Civic dignitaries and representatives from many organisations will be involved in the commemoration which will culminate in wreath-layings at a memorial plaque near the spot.

Thousands turned out to watch the funeral cortege in Oxfordshire in 1912

There may also be a flypast by aircraft from RAF Brize Norton.

Hotchkiss, aged 28, of the Royal Flying Corps, was piloting a Bristol monoplane when, on September 10, 1912, it crashed close to a bridge in Godstow Road, Wolvercote. He was found in the wreckage and the body of Bettington was in a nearby stream.

Hotchkiss was a native of Craven Arms, but later lived in Oswestry where he was a brewer at Messrs Dorsett, Owen & Co.

The pair received full military honours, with the coffins borne on Royal Artillery gun carriages. Thousands lined the streets to watch the procession from Wolvercote church to Oxford railway station. Monday's commemorations have been organised by Mrs Ann Spokes Symonds, president of Wolvercote Local History Society.

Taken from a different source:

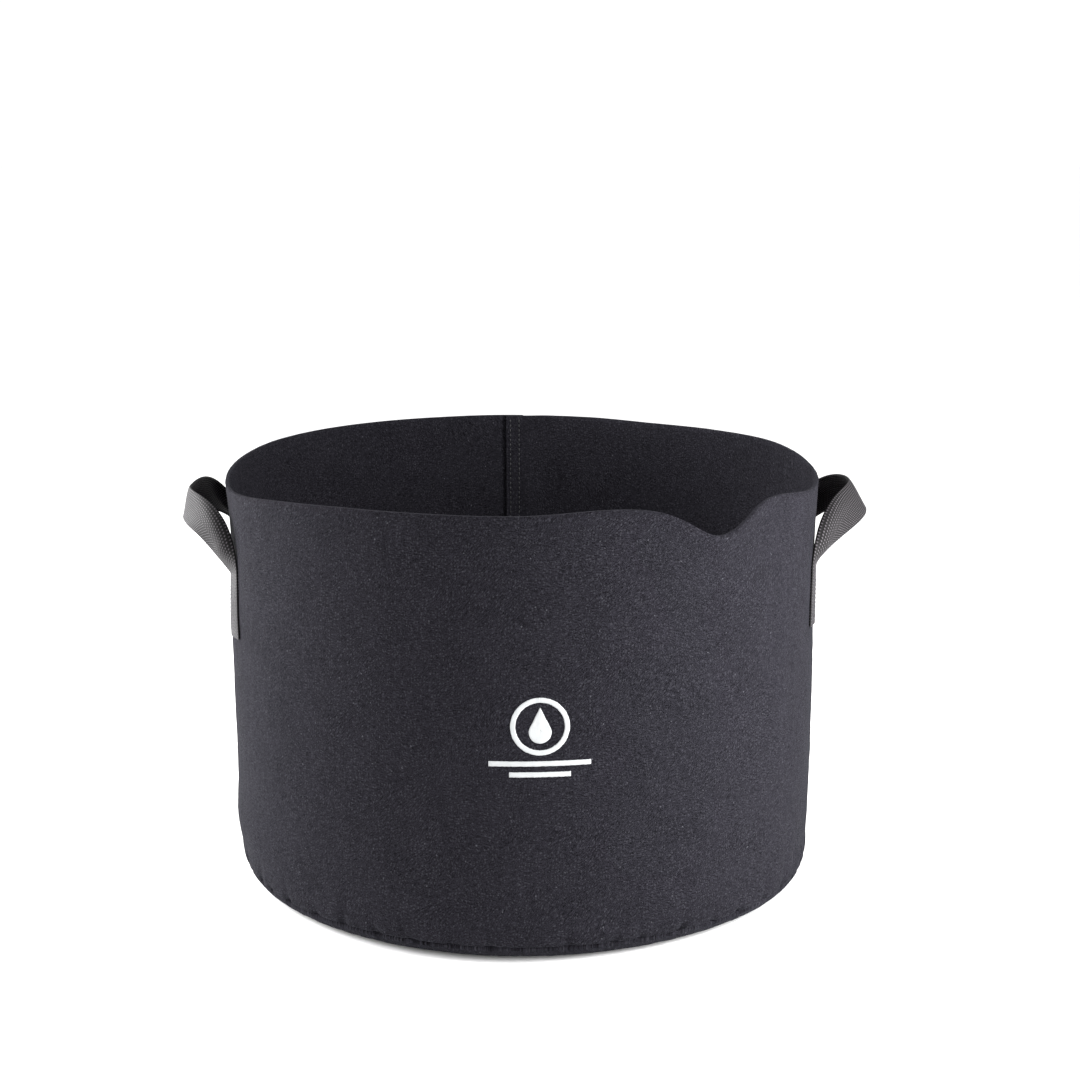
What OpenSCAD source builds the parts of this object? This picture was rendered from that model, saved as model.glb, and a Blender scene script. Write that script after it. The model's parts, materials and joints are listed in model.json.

She said: "After funerals at Wolvercote, the coffins went by rail to the pilots' home villages where they were buried."

Edward Hotchkiss was buried on the Saturday after the crash according to the Oxford Illustrated Journal 'in the secluded and picturesquely-situated churchyard of Stokesay, South Shropshire, within a mile of his father's home'. The burial was witnessed by large crowds.